* START DATA LISTING *
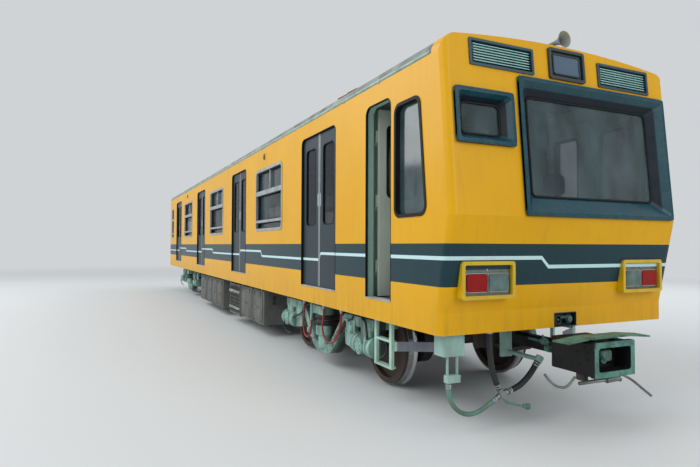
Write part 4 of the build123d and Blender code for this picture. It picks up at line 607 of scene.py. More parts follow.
@dataclass(frozen=True)
class Livery:
    """Yellow body paint with a slate band and a thin pale line that steps at the doors and in each bay."""

    name: str = "side_livery"
    skin: Skin = Skin.SIDE
    yellow: RGB = srgb(230, 173, 12)
    yellow_deep: RGB = srgb(215, 156, 8)
    slate: RGB = srgb(26, 58, 66)
    leaf_slate: RGB = srgb(38, 54, 62)
    line: RGB = srgb(196, 226, 228)
    inner: RGB = srgb(176, 208, 192)
    inner_deep: RGB = srgb(156, 190, 174)
    dust: RGB = srgb(96, 80, 54)
    pane_tint: RGB = srgb(16, 26, 36)
    band: Span = (1.208, 1.548)
    line_high: float = 1.433
    line_drop: float = 0.076
    line_half: float = 0.0155
    low_run: float = 2.370
    bay_step: float = 0.075
    door_step: float = 0.050
    front_drop: float = -0.291
    front_drop_run: float = 0.09
    outer_skin: float = 1.2955
    leaf_inside: float = 1.2395
    pane_reach: Span = (0.1135, 0.4390)
    pane_rise: Span = (1.779, 2.727)
    pane_depth: Span = (1.2500, 1.2600)
    pane_alpha: float = 0.62

    def line_height(self, tree: Tree, x: Shade, y: Shade, on_front: Shade) -> Shade:
        """Height of the pale line's middle.

        Formula: going back along a side the line steps down just ahead of each door's middle and up again in
        each bay. Across the front it starts high on the right and steps down once.

        Args:
            tree: the material's tree.
            x: X of the point.
            y: Y of the point.
            on_front: 1 on the front face.

        Returns:
            The height in metres.
        """
        past_door = (DOOR_X + self.door_step - x).modulo(DOOR_PITCH)
        down = (past_door / self.door_step).clamp()
        up = ((past_door - self.door_step - self.low_run) / self.bay_step).clamp()
        front_low = y.over(self.front_drop, self.front_drop_run)
        low = tree.node("Mix", {0: on_front, 2: down * (1 - up), 3: front_low}, data_type="FLOAT")
        return self.line_high - low * self.line_drop

    def outside(self, y: Shade, z: Shade, nx: Shade, nz: Shade) -> Shade:
        """1 on the faces that carry the outside paint.

        Args:
            y: Y of the point.
            z: Z of the point.
            nx: X of the surface's normal.
            nz: Z of the surface's normal.

        Returns:
            The mask.
        """
        if self.skin is Skin.LEAF:
            return y.size().over(self.leaf_inside, 0.001)
        flank = y.size().over(self.outer_skin, 0.001)
        if self.skin is Skin.SIDE:
            return flank
        way = 1.0 if self.skin is Skin.FRONT else -1.0
        return flank.most((nx * way).over(0.3, 0.05)).most(nz.over(0.3, 0.05) * z.over(3.0, 0.02))

    def pane(self, x: Shade, y: Shade, z: Shade) -> Shade:
        """Masks the panes in the door leaves.

        Args:
            x: X of the point.
            y: Y of the point.
            z: Z of the point.

        Returns:
            1 on a pane, otherwise 0.
        """
        reach = ((DOOR_X + DOOR_PITCH / 2 - x).modulo(DOOR_PITCH) - DOOR_PITCH / 2).size()
        across = reach.between(*self.pane_reach, 0.0005)
        return across * z.between(*self.pane_rise, 0.0005) * y.size().between(*self.pane_depth, 0.0002)

    def build(self) -> bpy.types.Material:
        """Builds the livery on Object coordinates.

        Returns:
            The material for walls, front mask or door leaves.
        """
        tree = Tree(self.name)
        x, y, z = tree.split()
        nx, _, nz = tree.split("Normal")
        fine = tree.noise(26.0, 4.0)
        leaf = self.skin is Skin.LEAF
        if leaf:
            colour = tree.blend(fine, scaled(self.leaf_slate, 0.84), self.leaf_slate)
        else:
            paint = tree.blend(tree.noise(1.3), self.yellow_deep, self.yellow)
            slate = tree.blend(fine, scaled(self.slate, 0.84), self.slate)
            colour = tree.blend(z.between(*self.band, 0.002), paint, slate)
        line = (z - self.line_height(tree, x, y, nx.over(0.6, 0.1))).size()
        colour = tree.blend(1 - line.over(self.line_half, 0.002), colour, self.line)
        streaks = tree.noise(5.0, 6.0, (3.2, 3.2, 0.35), 0.65)
        low_dirt = (1 - (z - LOW_EDGE).over(0.14, 0.36)) * streaks.over(0.46, 0.3) * 0.16
        dirt = (low_dirt + streaks.over(0.62, 0.2) * 0.09).least(0.6)
        colour = tree.blend(dirt, colour, self.dust)
        colour = tree.blend(self.outside(y, z, nx, nz), tree.blend(fine, self.inner, self.inner_deep), colour)
        rough = 0.30 + dirt * 0.5 + fine * 0.1
        alpha: Value = 1.0
        if leaf:
            glass = self.pane(x, y, z)
            colour = tree.blend(glass, colour, self.pane_tint)
            rough = rough * (1 - glass) + 0.04
            alpha = 1 - glass * (1 - self.pane_alpha)
        height = tree.noise(1.9, 2.0, (1.0, 1.0, 0.7)) + tree.noise(210.0, 2.0) * 0.05
        return tree.surface(
            Base_Color=colour, Roughness=rough, Specular_IOR_Level=0.2, Coat_Weight=0.03, Coat_Roughness=0.2,
            Alpha=alpha, Normal=tree.bump(height, 0.0035),
        )


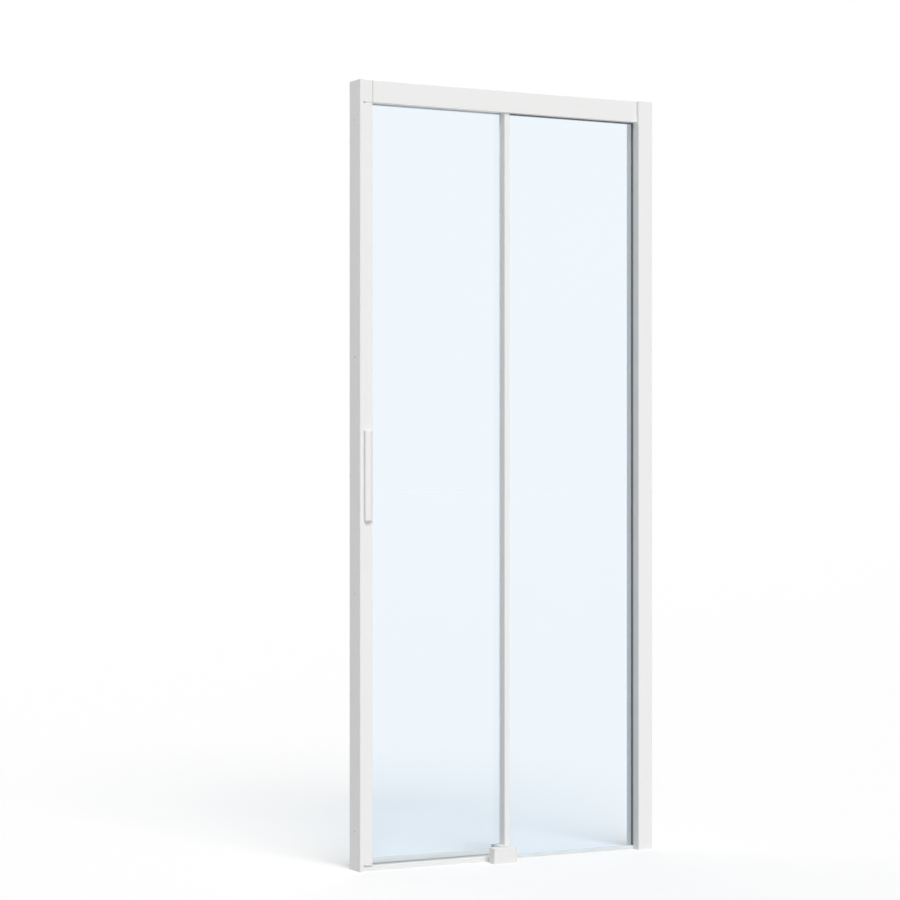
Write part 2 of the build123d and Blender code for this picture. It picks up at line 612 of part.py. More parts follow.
def guide_block():
    """The guide's body: a core in front, under the cover, and a tongue back under the stile and the leaf."""
    inset = GUIDE_COVER_WALL + NEST_GAP
    core = block(HEAD_X0 + inset, HEAD_X1 - inset, HEAD_Y0 + inset, HEAD_Y1, 0, GUIDE_HEAD_HEIGHT - inset)
    tongue = block(GUIDE_X0, GUIDE_X1, HEAD_Y1, SHOE_Y1 + GUIDE_REAR_JAW, 0, GUIDE_TONGUE_HEIGHT)
    above = GUIDE_TONGUE_HEIGHT + CUT
    leaf_slot = block(GUIDE_X0 - CUT, GUIDE_X1 + CUT, SHOE_Y0, SHOE_Y1, GUIDE_FLOOR, above)
    pane_slot = block(STILE_SLOT_X, GUIDE_X1 + CUT, SLOT_Y0, SLOT_Y1, GUIDE_FLOOR, above)
    body = core + tongue - leaf_slot - pane_slot
    screw_y = (HEAD_Y0 + HEAD_Y1) / 2
    for x in (HEAD_X - GUIDE_SCREW_SPACING / 2, HEAD_X + GUIDE_SCREW_SPACING / 2):
        body -= rod_z(x, screw_y, GUIDE_SCREW_R, -CUT, GUIDE_SCREW_SEAT)
        body -= rod_z(x, screw_y, GUIDE_SCREW_HEAD_R, GUIDE_SCREW_SEAT, GUIDE_HEAD_HEIGHT)
    body -= rod_z(STILE_X, STILE_SCREW_Y, SCREW_HEAD_R + SCREW_CLEARANCE, -CUT, GUIDE_SCREW_SEAT)
    return body - rod_z(STILE_X, STILE_SCREW_Y, SCREW_R + SCREW_CLEARANCE, 0, above)


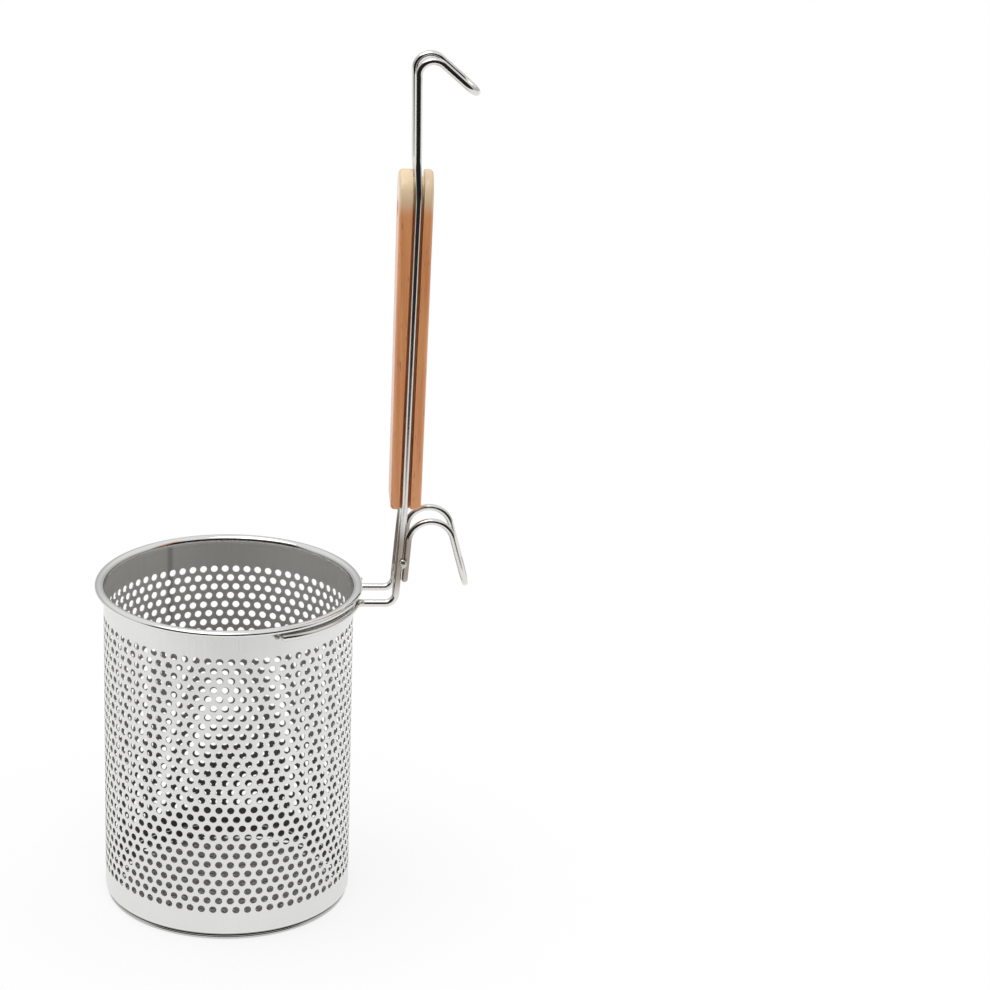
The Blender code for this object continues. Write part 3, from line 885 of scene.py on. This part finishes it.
def sheet_steel():
    """Rolled stainless sheet: satin, polished on the rim, seam ground; inside a duller tone with painted
    shade deepening towards the bottom, and painted shade in the groove, on the foot and along the seam.
    """
    make = Nodes("satin_sheet_steel")
    place = make.add("ShaderNodeTexCoord").outputs["Object"]
    centred = make.add("ShaderNodeVectorMath", operation="SUBTRACT")
    make.link(place, centred.inputs[0])
    centred.inputs[1].default_value = (AXIS_X, 0.0, 0.0)
    centred = centred.outputs["Vector"]
    parts = make.add("ShaderNodeSeparateXYZ")
    make.link(centred, parts.inputs[0])
    height = parts.outputs["Z"]
    from_axis = make.add("ShaderNodeVectorMath", operation="LENGTH")
    make.link(make.scaled(centred, (1.0, 1.0, 0.0)), from_axis.inputs[0])
    middle = BODY_RADIUS - SHEET / 2
    # Inner faces: a duller tone that is partly painted shade of the basket's interior.
    inside = make.remap(from_axis.outputs["Value"], middle, BODY_RADIUS - 0.00008, 1.0, 0.0)
    rim = make.remap(height, BEAD_HEIGHT - 0.0012, BEAD_HEIGHT - 0.0006, 0.0, 1.0)
    below_rim = make.math("SUBTRACT", 1.0, rim)
    above_foot = make.remap(height, FOOT_CORNER * 2, GROOVE_TOP - 0.0002, 0.0, 1.0)
    below_curl = make.remap(height, BEAD_HEIGHT - 0.0003, BEAD_HEIGHT, 1.0, 0.0)
    inside = make.math("MULTIPLY", make.math("MULTIPLY", inside, below_curl), above_foot)
    edge = make.remap(height, BODY_BOTTOM + 0.0006, BODY_BOTTOM + 0.0012, 1.0, 0.0)
    outermost = make.remap(from_axis.outputs["Value"], PAN_RADIUS - 0.0021, PAN_RADIUS - 0.0016, 0.0, 1.0)
    edge = make.math("MULTIPLY", edge, outermost)
    upright = make.scaled(place, (1.0, 1.0, 0.03))
    lines = make.noise(upright, 700.0, 4.0, 0.6)
    waves = make.noise(upright, 350.0, 1.0, 0.5)
    clouds = make.noise(place, 26.0, 3.0, 0.5)
    # Seam mask: shapes the ground weld's slight hollow (bump) and its painted shade band.
    seam_out = (math.cos(SEAM_ANGLE), math.sin(SEAM_ANGLE), 0.0)
    seam_along = (-math.sin(SEAM_ANGLE), math.cos(SEAM_ANGLE), 0.0)
    aside = make.math("ABSOLUTE", make.dot(centred, seam_along))
    near = make.remap(aside, 0.0006, 0.0026, 1.0, 0.0, smooth=True)
    this_side = make.remap(make.dot(centred, seam_out), 0.0, 0.01, 0.0, 1.0)
    seam = make.math("MULTIPLY", make.math("MULTIPLY", near, this_side), below_rim)
    light = make.mix(lines, (0.745, 0.745, 0.735, 1.0), (0.785, 0.785, 0.77, 1.0))
    stained = make.mix(make.remap(clouds, 0.35, 0.75, 0.0, 0.12), light, (0.66, 0.655, 0.64, 1.0))
    # Inner colour: darker grey than outside, partly painted shade of the interior, with painted shade
    # deepening towards the bottom and over the floor.
    inner_tone_and_painted_shade = make.mix(lines, (0.50, 0.49, 0.465, 1.0), (0.58, 0.57, 0.545, 1.0))
    painted_shade_low_down = make.remap(height, 0.09, 0.17, 0.62, 0.0, smooth=True)
    inner_tone_and_painted_shade = make.mix(painted_shade_low_down, inner_tone_and_painted_shade, (0.20, 0.19, 0.17, 1.0))
    coloured = make.mix(inside, stained, inner_tone_and_painted_shade)
    # Painted shadow: the groove between the wall's lower edge and the foot ring is coloured near black,
    # standing in for the shade in that recess.
    set_back = make.remap(from_axis.outputs["Value"], PAN_RADIUS - 0.0006, PAN_RADIUS - 0.0002, 1.0, 0.0)
    above_ring = make.remap(height, 0.0024, 0.0026, 0.0, 1.0)
    under_shoulder = make.remap(height, 0.0034, 0.0038, 1.0, 0.0)
    groove = make.math("MULTIPLY", set_back, make.math("MULTIPLY", above_ring, under_shoulder))
    coloured = make.mix(groove, coloured, (0.03, 0.03, 0.03, 1.0))
    # Painted shade: the lower part of the foot ring is a darker grey, standing in for the shadowed table
    # that it mirrors.
    foot = make.remap(height, FOOT_CORNER * 2 - 0.0004, FOOT_CORNER * 2, 1.0, 0.0)
    coloured = make.mix(foot, coloured, (0.56, 0.56, 0.55, 1.0))
    # Painted shade: the band along the seam is coloured darker, standing in for the shade of its slight
    # hollow.
    coloured = make.mix(make.math("MULTIPLY", seam, 0.75), coloured, (0.30, 0.29, 0.28, 1.0))
    make.link(coloured, make.shader.inputs["Base Color"])
    cloudy = make.remap(clouds, 0.3, 0.7, -0.02, 0.03)
    rough = make.math("ADD", make.remap(lines, 0.3, 0.75, 0.27, 0.33), cloudy)
    polished = make.math("MAXIMUM", rim, edge)
    finish = make.add("ShaderNodeMix", data_type="FLOAT")
    make.link(polished, finish.inputs["Factor"])
    make.link(rough, finish.inputs["A"])
    finish.inputs["B"].default_value = 0.12
    make.link(finish.outputs["Result"], make.shader.inputs["Roughness"])
    relief = make.math("MULTIPLY", waves, below_rim)
    relief = make.math("SUBTRACT", relief, make.math("MULTIPLY", seam, 6.0))
    make.bump(relief, 0.000003)
    make.shader.inputs["Metallic"].default_value = 1.0
    return make.material


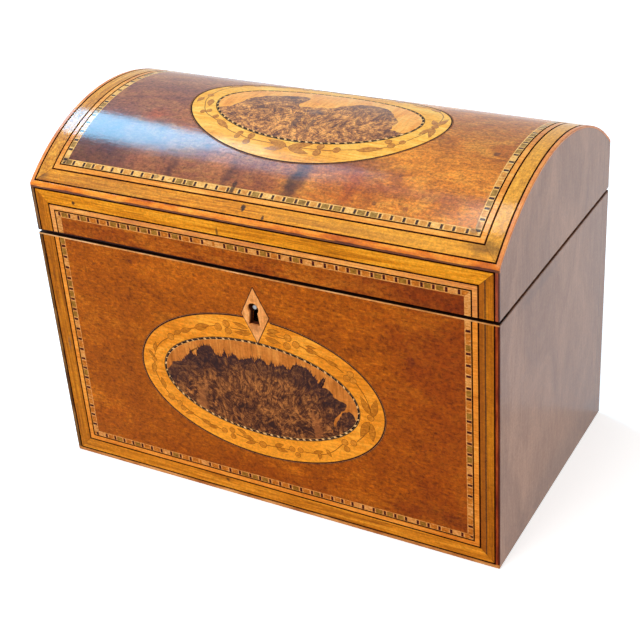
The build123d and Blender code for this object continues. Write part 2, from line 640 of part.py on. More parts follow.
with BuildPart() as dome_rope_string:
    dome_sheet(CHEQUER_IN, DOME_RADIUS, VENEER_RADIUS)
    oval_over_dome(grown(DOME_OVAL_INNER, ROPE_STRING), Mode.INTERSECT)
    oval_over_dome(DOME_OVAL_INNER, Mode.SUBTRACT)
finish(dome_rope_string.part, "dome_rope_string")

with BuildPart() as dome_oval_panel:
    dome_sheet(CHEQUER_IN, DOME_RADIUS, VENEER_RADIUS)
    oval_over_dome(DOME_OVAL_INNER, Mode.INTERSECT)
finish(dome_oval_panel.part, "dome_oval_panel")
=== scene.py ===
import math
import random
from collections import namedtuple

import bmesh
import bpy
from mathutils import Matrix, Vector


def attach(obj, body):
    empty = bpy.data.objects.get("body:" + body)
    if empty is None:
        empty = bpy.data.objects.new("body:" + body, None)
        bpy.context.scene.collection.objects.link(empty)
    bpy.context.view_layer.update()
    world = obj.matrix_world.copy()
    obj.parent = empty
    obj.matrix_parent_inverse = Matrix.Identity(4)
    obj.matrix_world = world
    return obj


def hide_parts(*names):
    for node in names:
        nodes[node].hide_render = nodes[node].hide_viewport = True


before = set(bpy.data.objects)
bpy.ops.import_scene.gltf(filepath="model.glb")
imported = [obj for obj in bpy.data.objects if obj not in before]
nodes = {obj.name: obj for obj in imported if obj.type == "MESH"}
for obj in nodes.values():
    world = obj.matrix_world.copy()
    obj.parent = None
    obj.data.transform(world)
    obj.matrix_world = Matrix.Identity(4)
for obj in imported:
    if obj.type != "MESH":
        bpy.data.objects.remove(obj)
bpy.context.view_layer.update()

# Sizes, in millimetres. x runs along the front, y to the back and z up.
HALF_WIDTH = 95.0
FRONT = -55.5
BASE = 0.5
RIM_LOW, RIM_TOP = 102.1, 102.7
LID_BOTTOM = 103.9
AXIS_Z, RADIUS = 62.1, 82.7  # of the dome's arc
ARC_HALF = RADIUS * math.asin(-FRONT / RADIUS)
ARRIS = AXIS_Z + math.sqrt(RADIUS ** 2 - FRONT ** 2)
LAYER = 0.8  # thickness of the tiles and veneers that stand for a node
DOME_STRIP = 2.0  # width of the strips in which pieces follow the dome
PROUD = dict(raised=0.03, thick=0.05)  # for lines laid over the veneer
OUTLINE = 0.14  # of the leaves and berries
# The frame's parts, measured inwards from the arris
BANDING_OUT, BANDING_IN, BANDING_GAP = 1.95, 7.15, 0.08
CHEQUER_OUT, CHEQUER_IN = 10.05, 12.35
CHEQUER_EDGE_OUT, CHEQUER_EDGE_IN = 0.14, 0.34
MITRE = 0.06  # how far short of its mitre each piece stops, along its length
BAR, SLIP, SQUARE = 0.95, 0.5, 2.6  # lengths of the chequer band's tiles

ROPE = 1.1  # width of the rope string
DIAMOND, DIAMOND_HALF = (0.6, 86.0), (5.7, 11.35)  # the escutcheon's middle and half its size
LOCK_PLATE = -46.7
INNER_LID_TOP, PARTITION_TOP = 92.0, 92.3
SCREW_RADIUS = 1.35


# Camera
camera = bpy.data.objects.new("camera", bpy.data.cameras.new("camera"))
bpy.context.scene.collection.objects.link(camera)
camera.location = (0.2402113, -0.4146218, 0.3306798)
camera.rotation_euler = [math.radians(a) for a in (59.96575, 3.75706, 28.45282)]
camera.data.lens = 77.2
camera.data.sensor_width = 36.0
camera.data.clip_start = 0.01
bpy.context.scene.camera = camera


# Materials
def shade(red, green, blue):
    """A colour given as it looks on a screen, 0 to 255, as the shader wants it."""
    parts = []
    for value in (red, green, blue):
        value /= 255
        parts.append(value / 12.92 if value <= 0.04045 else ((value + 0.055) / 1.055) ** 2.4)
    return (*parts, 1.0)


def add_node(tree, kind, inputs, output=0, **settings):
    """Adds a shader node and returns its output."""
    made = tree.nodes.new("ShaderNode" + kind)
    for name, value in settings.items():
        setattr(made, name, value)
    for name, value in inputs.items():
        put(tree, made.inputs[name], value)
    return made.outputs[output]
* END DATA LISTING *
WORK TO DO
Transcribe exactly, and only, the lines beginning at the line containing "oval_over_dome(DOME_OVAL_INNER, Mode.SUBTRACT)" and ending at the line containing "for node in", both inclusive.

OUTPUT FOR THIS EXERCISE
    oval_over_dome(DOME_OVAL_INNER, Mode.SUBTRACT)
finish(dome_rope_string.part, "dome_rope_string")

with BuildPart() as dome_oval_panel:
    dome_sheet(CHEQUER_IN, DOME_RADIUS, VENEER_RADIUS)
    oval_over_dome(DOME_OVAL_INNER, Mode.INTERSECT)
finish(dome_oval_panel.part, "dome_oval_panel")
=== scene.py ===
import math
import random
from collections import namedtuple

import bmesh
import bpy
from mathutils import Matrix, Vector


def attach(obj, body):
    empty = bpy.data.objects.get("body:" + body)
    if empty is None:
        empty = bpy.data.objects.new("body:" + body, None)
        bpy.context.scene.collection.objects.link(empty)
    bpy.context.view_layer.update()
    world = obj.matrix_world.copy()
    obj.parent = empty
    obj.matrix_parent_inverse = Matrix.Identity(4)
    obj.matrix_world = world
    return obj


def hide_parts(*names):
    for node in names:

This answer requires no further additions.